[start]

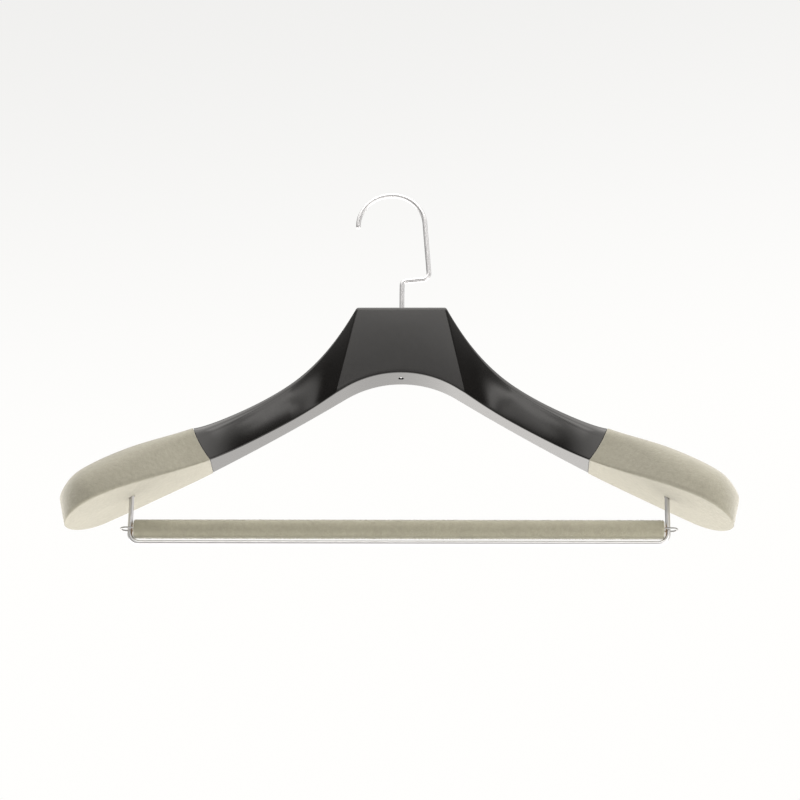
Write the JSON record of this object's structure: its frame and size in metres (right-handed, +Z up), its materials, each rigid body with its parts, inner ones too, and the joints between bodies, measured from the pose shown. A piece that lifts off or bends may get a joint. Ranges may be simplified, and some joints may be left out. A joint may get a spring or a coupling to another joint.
{
  "type": "velvet hanger",
  "caption": "Wide-shouldered suit hanger: black lacquered arms with beige velvet ends, a swivel hook and a velvet trouser bar that floats on a wire frame.",
  "frame": {"origin": "inside top of the hook's arc, where the hook rests on a rail", "axes": "+Z up along the hook's shank, +X along the hanger towards its right arm, the flat front face of the neck looks along -Y"},
  "size_m": [0.4386, 0.0662, 0.264],
  "materials": {
    "hook_steel": "polished steel wire",
    "frame_steel": "polished steel wire",
    "fitting_steel": "plain steel",
    "bush_brass": "turned brass",
    "black_lacquer": "gloss black lacquer over wood",
    "bare_wood": "plain wood, not seen from outside",
    "arm_velvet": "short-pile beige velvet",
    "bar_velvet": "short-pile beige velvet"
  },
  "bodies": {
    "swivel_hook": {"hook": "hook_steel", "hook_collar": "fitting_steel"},
    "hanger": {"left_arm": "black_lacquer", "right_arm": "black_lacquer", "hook_bush": "bush_brass", "front_dowel": "bare_wood", "rear_dowel": "bare_wood", "left_velvet_cover": "arm_velvet", "right_velvet_cover": "arm_velvet", "bar_frame_wire": "frame_steel"},
    "trouser_bar": {"bar_core": "bare_wood", "bar_velvet_sleeve": "bar_velvet", "left_bar_eye": "fitting_steel", "right_bar_eye": "fitting_steel"}
  },
  "joints": [
    {"name": "hook_swivel", "type": "hinge", "parent": "swivel_hook", "child": "hanger", "pos_m": [0.0076, 0, -0.087], "axis": [0, 0, 1], "continuous": true},
    {"name": "bar_slide", "type": "slide", "parent": "hanger", "child": "trouser_bar", "axis": [0, 0, 1], "range_m": [0, 0.016]}
  ]
}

[end]

Reproduce all of the material above word for word.

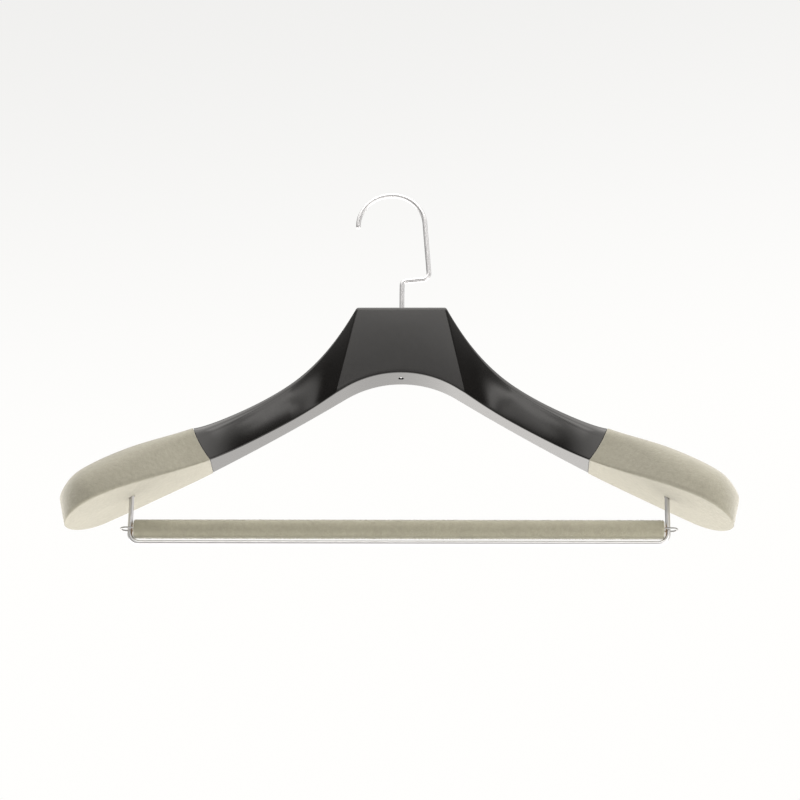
Write the JSON record of this object's structure: its frame and size in metres (right-handed, +Z up), its materials, each rigid body with its parts, inner ones too, and the joints between bodies, measured from the pose shown. A piece that lifts off or bends may get a joint. Ranges may be simplified, and some joints may be left out. A joint may get a spring or a coupling to another joint.
{
  "type": "velvet hanger",
  "caption": "Wide-shouldered suit hanger: black lacquered arms with beige velvet ends, a swivel hook and a velvet trouser bar that floats on a wire frame.",
  "frame": {"origin": "inside top of the hook's arc, where the hook rests on a rail", "axes": "+Z up along the hook's shank, +X along the hanger towards its right arm, the flat front face of the neck looks along -Y"},
  "size_m": [0.4386, 0.0662, 0.264],
  "materials": {
    "hook_steel": "polished steel wire",
    "frame_steel": "polished steel wire",
    "fitting_steel": "plain steel",
    "bush_brass": "turned brass",
    "black_lacquer": "gloss black lacquer over wood",
    "bare_wood": "plain wood, not seen from outside",
    "arm_velvet": "short-pile beige velvet",
    "bar_velvet": "short-pile beige velvet"
  },
  "bodies": {
    "swivel_hook": {"hook": "hook_steel", "hook_collar": "fitting_steel"},
    "hanger": {"left_arm": "black_lacquer", "right_arm": "black_lacquer", "hook_bush": "bush_brass", "front_dowel": "bare_wood", "rear_dowel": "bare_wood", "left_velvet_cover": "arm_velvet", "right_velvet_cover": "arm_velvet", "bar_frame_wire": "frame_steel"},
    "trouser_bar": {"bar_core": "bare_wood", "bar_velvet_sleeve": "bar_velvet", "left_bar_eye": "fitting_steel", "right_bar_eye": "fitting_steel"}
  },
  "joints": [
    {"name": "hook_swivel", "type": "hinge", "parent": "swivel_hook", "child": "hanger", "pos_m": [0.0076, 0, -0.087], "axis": [0, 0, 1], "continuous": true},
    {"name": "bar_slide", "type": "slide", "parent": "hanger", "child": "trouser_bar", "axis": [0, 0, 1], "range_m": [0, 0.016]}
  ]
}